There are several ways an outsourced electronic design services (EDS) partner can contribute intellectual property (IP) to your project. How they handle ownership of that IP depends in part on their business model, including whether they make all of their money in design services or in a combination of design and electronic manufacturing services.

1. Design advice

Your product idea usually includes a concept for the user interface (UI) – indicator lights, switches, displays, touch screens and mechanical features. While designing the circuits to realize your vision, your EDS partner may come up with ideas to improve the UI or other aspects of your design.

Does the IP from these ideas belong to you or the designer?
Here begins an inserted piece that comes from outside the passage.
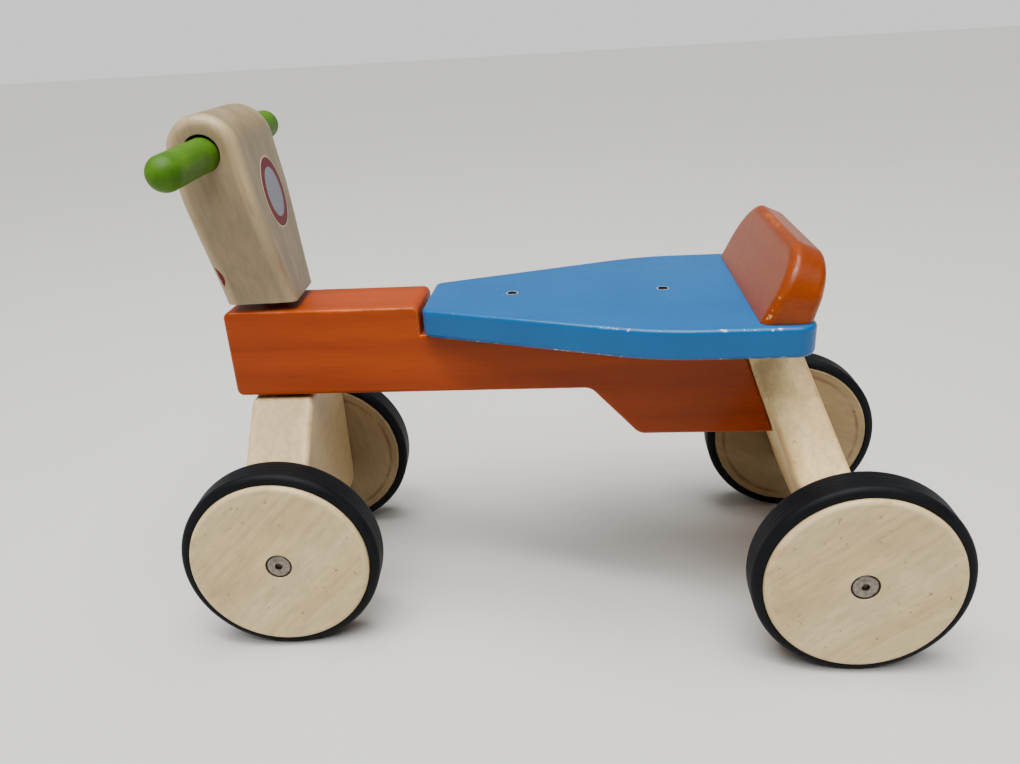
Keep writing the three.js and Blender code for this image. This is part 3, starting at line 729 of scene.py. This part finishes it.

If your EDS partner’s larger goal is to eventually win your manufacturing business, they are more likely to agree that it belongs to you. The priority is ensuring your product’s success in the market. Maximizing the potential opportunity for follow-on EMS business dwarfs any benefit of claiming ownership of the IP in the design.

This is a common scenario at Z-AXIS. In addition, we have EMS customers who bring designs to us for turn-key contract manufacturing. Because we are not involved in the initial design, you would think that we would not contribute any IP. But our design engineers spend a lot of time in manufacturing, and often point out design modifications to improve the product or remove potential failure points. We don’t claim any ownership of the IP if our customers incorporate these ideas in the product.

2. Trade secrets

Experienced design engineers deploy their own unique “bag of tricks” to solve common problems. In addition, they may discover novel ways to implement a circuit or PCB assembly feature for a specific customer project. Many OEM clients prefer to treat these innovations as trade secrets rather than pursue patents.
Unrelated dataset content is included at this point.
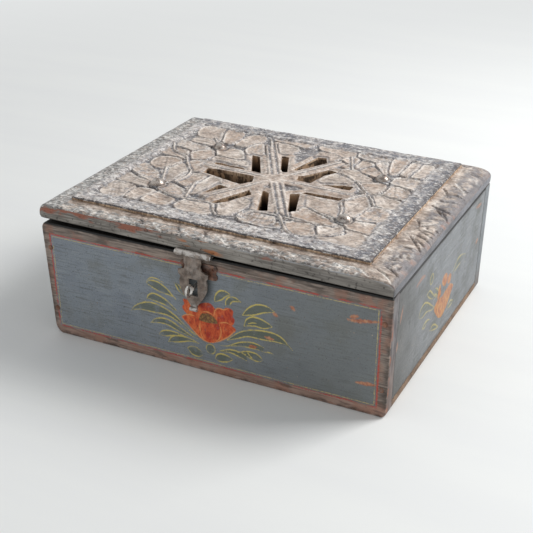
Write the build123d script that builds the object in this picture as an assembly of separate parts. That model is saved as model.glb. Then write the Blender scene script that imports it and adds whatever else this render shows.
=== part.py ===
from build123d import *
import math
import os

# A hinged wooden storage box with a carved and pierced panel on its lid.
# Millimetres. +X runs to the right along the front, +Y to the back, +Z up.
# The origin is the middle of the whole object's outline on the table.

# How far a cut runs past the face that it opens
OVERCUT = 1.0

# Body
WIDTH = 300.0
DEPTH = 238.0
BODY_HEIGHT = 101.0
FRONT_BOARD = 12.0
BACK_BOARD = 12.0
SIDE_BOARD = 11.0
BOTTOM_BOARD = 9.0
LEFT_LEAN = 2.5
RIGHT_LEAN = 1.0
WEAR_BOTTOM_LEFT = 8.0
WEAR_BOTTOM_RIGHT = 4.0
WEAR_TOP_LEFT = 6.0
WEAR_TOP_RIGHT = 1.5

# How far the ironwork stands out in front and behind
EYE_REACH = 17.0
HINGE_REACH = 5.3
FRONT = EYE_REACH - (EYE_REACH + DEPTH + HINGE_REACH) / 2
BACK = FRONT + DEPTH
LEFT = -WIDTH / 2
RIGHT = WIDTH / 2

# Lid board. It has warped, so it touches the right wall and stands off the left one.
LID_BOARD = 13.0
LID_RISE = 3.0
LID_TILT = math.degrees(math.asin(LID_RISE / WIDTH))
LID_LEFT_ROUND = 6.5
LID_LEFT_UNDER = 3.0
LID_RIGHT_FLAT = 7.5
LID_RIGHT_ROUND_WIDTH = 16.0
LID_RIGHT_BEND_IN = 5.8
LID_RIGHT_BEND_UP = 3.7

# Carved panel on the lid
PANEL = 3.0
BORDER_LEFT = 20.0
BORDER_RIGHT = 25.0
BORDER_FRONT = 17.0
BORDER_BACK = 7.0
PANEL_LEFT = LEFT + BORDER_LEFT
PANEL_RIGHT = RIGHT - BORDER_RIGHT
PANEL_FRONT = FRONT + BORDER_FRONT
PANEL_BACK = BACK - BORDER_BACK
PANEL_CORNER = 2.0
FIELD_MARGIN_LEFT = 12.0
FIELD_MARGIN_RIGHT = 17.0
FIELD_MARGIN_FRONT = 16.0
FIELD_MARGIN_BACK = 20.0
FIELD_DEPTH = 1.2
HUB_LEFT_OF_MIDDLE = 2.1
HUB_BEHIND_MIDDLE = 5.5
HUB_X = -HUB_LEFT_OF_MIDDLE
HUB_Y = (FRONT + BACK) / 2 + HUB_BEHIND_MIDDLE
HUB_RADIUS = 17.0
SPOKE_WIDTH = 12.0
SPOKE_REACH = 74.0
SPOKE_ANGLES = (-2.0, 61.0, 119.0, 178.0, 240.0, 300.0)
WEDGE_INNER = 30.0
WEDGE_OUTER = 74.0
WEDGE_TIP = 80.0
WEDGE_SPREAD = 21.0

# The twelve slots, as corners measured from the hub
SLOTS = (
    ((-44, 43), (-36, 42), (-18, 8), (-27, 8)),
    ((-20, 53), (-13, 53), (1, 20), (-5, 19)),
    ((3, 28), (9, 27), (23, 54), (17, 66), (10, 64)),
    ((14, 14), (15, 8), (28, 8), (32, 28), (39, 40), (30, 41)),
    ((38, 8), (63, 8), (63, 17), (54, 15)),
    ((31, -16), (64, -16), (65, -10), (33, -12)),
    ((23, -21), (30, -17), (42, -51), (37, -55)),
    ((0, -24), (7, -27), (22, -60), (14, -62)),
    ((-10, -29), (-4, -36), (-18, -64), (-26, -65)),
    ((-37, -30), (-28, -31), (-24, -24), (-18, -16), (-41, -52)),
    ((-63, -3), (-19, -3), (-16, -12), (-23, -21), (-39, -18), (-62, -12)),
    ((-64, 13), (-63, 8), (-32, 8), (-37, 12)),
)

# Flowers near the panel's corners, each round one boss nail: how far in from the panel's left or right edge,
# and from its front or back edge
FRONT_LEFT_BOSS = (46.5, 53.9)
BACK_LEFT_BOSS = (50.9, 62.5)
BACK_RIGHT_BOSS = (47.9, 66.9)
FRONT_RIGHT_BOSS = (44.5, 57.6)
BOSS_RADIUS = 6.0
BOSS_HEIGHT = 4.2
BOSS_SHANK = 1.6
BOSS_HOLE = 1.7
BOSS_SHANK_LENGTH = 11.5
PETALS = 8
PETAL_INNER = 8.0
PETAL_DISC = 9.2
PETAL_LENGTH = 21.0
PETAL_WIDTH = 11.0
PETAL_TURN = 22.5

# Hasp, hinged on a pin along the lid's lower front edge
HASP_LEFT_OF_MIDDLE = 8.2
HASP_X = -HASP_LEFT_OF_MIDDLE
HASP_AXIS_OUT = 3.4
HASP_AXIS_Y = FRONT - HASP_AXIS_OUT
HASP_AXIS_Z = 0.1
BARREL = 2.6
PIN = 1.2
RUNNING = 0.05
HASP_BARREL_LENGTH = 29.2
HASP_NECK = 7.4
KNUCKLE_GAP = 0.3
HASP_PLATE = 1.4
HASP_PLATE_OUT = 4.0
HASP_PLATE_Y = FRONT - HASP_PLATE_OUT
PIN_HEAD = 1.9
PIN_HEAD_LENGTH = 0.8
LEAF = 1.3
HASP_LEAF_DEPTH = 22.0
HASP_LEAF_NEAR_NAILS = 10.0
HASP_LEAF_FAR_NAIL = 5.0
HASP_LEAF_NAIL_SPREAD = 9.7
SLOT_HALF = 3.8
SLOT_TOP_DROP = 19.9
SLOT_BOTTOM_DROP = 34.1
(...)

The EDS partner agrees not to disclose the secret or use it in competing products. This is a pretty easy agreement for us to make, since having the trade secret in our own bag of tricks gives us an advantage over other design firms, and we don’t work on competing products for different clients in any case.

3. License agreements

Many design firms own libraries of IP that they incorporate into product designs for their customers. The customers must sign and pay for a license agreement to use the IP. The license may be for a limited time or perpetual, exclusive or non-exclusive, revocable or not, involve royalties or geographical limitations… it’s complicated!

For the design firm, IP licensing can be a significant source of revenue to supplement their project design fees. For the customer, it means you don’t fully own your product design.
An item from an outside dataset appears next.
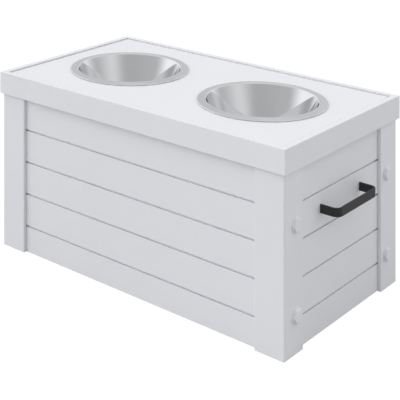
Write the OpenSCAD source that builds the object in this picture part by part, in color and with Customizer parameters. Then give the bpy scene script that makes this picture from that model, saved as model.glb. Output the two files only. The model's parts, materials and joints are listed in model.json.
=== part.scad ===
// Elevated dog feeder with storage: a board-sided chest on four corner posts, under a lift-off lid
// that carries two steel bowls. X runs along the chest, Y from front to back, Z up.
// The origin is the middle of the floor that it stands on.

/* [Lid] */
// Length over the lid's rails
lid_l = 600; // [560:5:700]
// Depth over the lid's rails
lid_w = 350; // [320:5:420]
// Height of the lid's rails
rail_h = 38; // [34:1:60]
// Thickness of the lid's rails
rail_t = 10.5; // [8:0.5:16]
// Rounding of the rails' long outer edges
rail_round = 0.5; // [0.3:0.1:2]
// Thickness of the panel that holds the bowls
panel_t = 15; // [12:0.5:16]
// How far the panel lies below the top of the rails
panel_drop = 2; // [1:0.5:4]
// Gap between the panel's edge and the rails
panel_gap = 3; // [0.4:0.1:3.5]
// Width of the ledgers under the panel's edge
ledger_w = 13; // [10:1:14]
// Height of the ledgers
ledger_h = 15; // [12:0.5:18]
// Thickness of the locating strips that drop inside the chest
locator_t = 12; // [8:1:16]
// How far the locating strips reach down inside the chest
locator_drop = 10; // [6:1:14]
// Play between a locating strip and the chest, on each side
locator_play = 1.5; // [0.8:0.1:3]

/* [Chest] */
// Height of the corner posts, from the floor
post_h = 271.7; // [255:0.1:300]
// Width of a square corner post
post_w = 52; // [46:1:64]
// Rounding of a post's upright edges
post_round = 1.5; // [0.5:0.1:3]
// How far the lid stands out past the posts, all round
lid_overhang = 4.5; // [2:0.5:8]
// How far the boards' faces lie behind the posts' faces
board_setback = 6; // [4:0.5:12]
// Thickness of a side board
board_t = 12; // [10:0.5:14]
// Height that one whole board covers
board_cover = 56.4; // [52:0.2:58]
// Height of the lowest board, which is ripped narrower
low_board_h = 45.8; // [40:0.2:50]
// Width of the open joint between the faces of two boards
joint_gap = 3; // [1:0.1:3.6]
// Width of the bevel on the edges of a board's face
board_bevel = 0.4; // [0.3:0.1:1.2]
// Gap under the lowest boards
floor_gap = 0.5; // [0.3:0.1:2]
// Depth of a board's end in a post
slot_depth = 8; // [6:0.5:12]
// Play behind a board's end in a post, and past it
slot_play = 0.3; // [0.2:0.05:0.5]
// Height of a board's tongue
tongue_h = 5; // [3:0.5:7]
// Thickness of a board's tongue
tongue_t = 4; // [3:0.5:5]
// Play around a tongue in its groove
tongue_play = 0.2; // [0.1:0.05:0.4]

/* [Chest inside] */
// Width of an upright batten behind the long sides
batten_w = 40; // [34:1:48]
// Thickness of an upright batten
batten_t = 25; // [22:1:28]
// Height of the cleats that carry the floor panel
cleat_h = 18; // [12:1:24]
// Width of the cleats
cleat_w = 18; // [12:1:22]
// Thickness of the floor panel
floor_t = 12; // [8:1:18]
// Gap between the floor panel and the walls round it
floor_play = 1; // [0.5:0.1:2]

/* [Bowls] */
// Radius of a bowl over its rolled rim
bowl_r = 107.1; // [102:0.1:112]
// Radius of a bowl's mouth
mouth_r = 92; // [86:0.5:96]
// Depth of a bowl below the panel
bowl_depth = 60; // [45:1:75]
// Lean of a bowl's wall, in degrees from upright
wall_lean = 18.5; // [14:0.5:26]
// Thickness of the steel
steel_t = 0.8; // [0.6:0.1:1.2]
// Radius of the rolled edge, to the middle of the steel
bead_r = 0.7; // [0.7:0.1:1.8]
// Radius between a bowl's floor and its wall
foot_r = 13; // [8:1:18]
// Radius where the wall turns into the rim
lip_r = 2.6; // [1.5:0.1:3.5]
// Slope of the rim from its crown down to the rolled edge, in degrees
rim_slope = 7; // [4:0.5:12]
// Radius of a bowl's hole in the panel
bowl_hole_r = 98; // [97:0.5:100]
// Distance between the bowls' centres
bowl_pitch = 287; // [270:1:300]

/* [Handles] */
// Length of a handle
handle_l = 123; // [100:1:150]
// How far a handle stands out from the boards
handle_reach = 32; // [26:0.5:45]
// Height of a handle's bar
handle_h = 13.5; // [10:0.5:18]
// Thickness of a handle's bar
handle_t = 4; // [3.6:0.1:6]
// Outer radius of a handle's corners
handle_bend = 12.5; // [8:0.5:18]
// Height of a handle's middle above the floor
handle_z = 188.7; // [175:0.1:200]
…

For this reason many OEMs try to outsource only “simple” designs and keep their new product innovation in-house. This is not an option for smaller OEMs that don’t have electronic engineers on staff. And sometimes even the simplest design projects lend themselves to unexpected innovations.

When given the option to license IP from your EDS provider, make sure you understand the terms and especially the limitations. It can be worth the effort to make sure that you own the IP in your product – no matter who designs and builds it for you.

4. Patents

Under patent and copyright laws, paying a designer to create a work does not mean that you own the resulting work. The inventor or designer maintains ownership of the IP until they officially assign it to another party, but they have no obligation to do so.

Know how your EDS partner will handle this situation should they invent patentable IP while developing your product. At Z-AXIS we fully support our clients’ efforts to pursue patents, including working with the clients’ engineers as co-inventors, cooperating with their patent attorney, providing all needed documentation, and freely assigning ownership of the patent to the client company once awarded.

Ultimately, you need to add IP to your vendor checklist. Whether your company strategy includes patenting your products or simply protecting your trade secrets, it’s important to discuss IP ownership with any potential EDS partners before you start.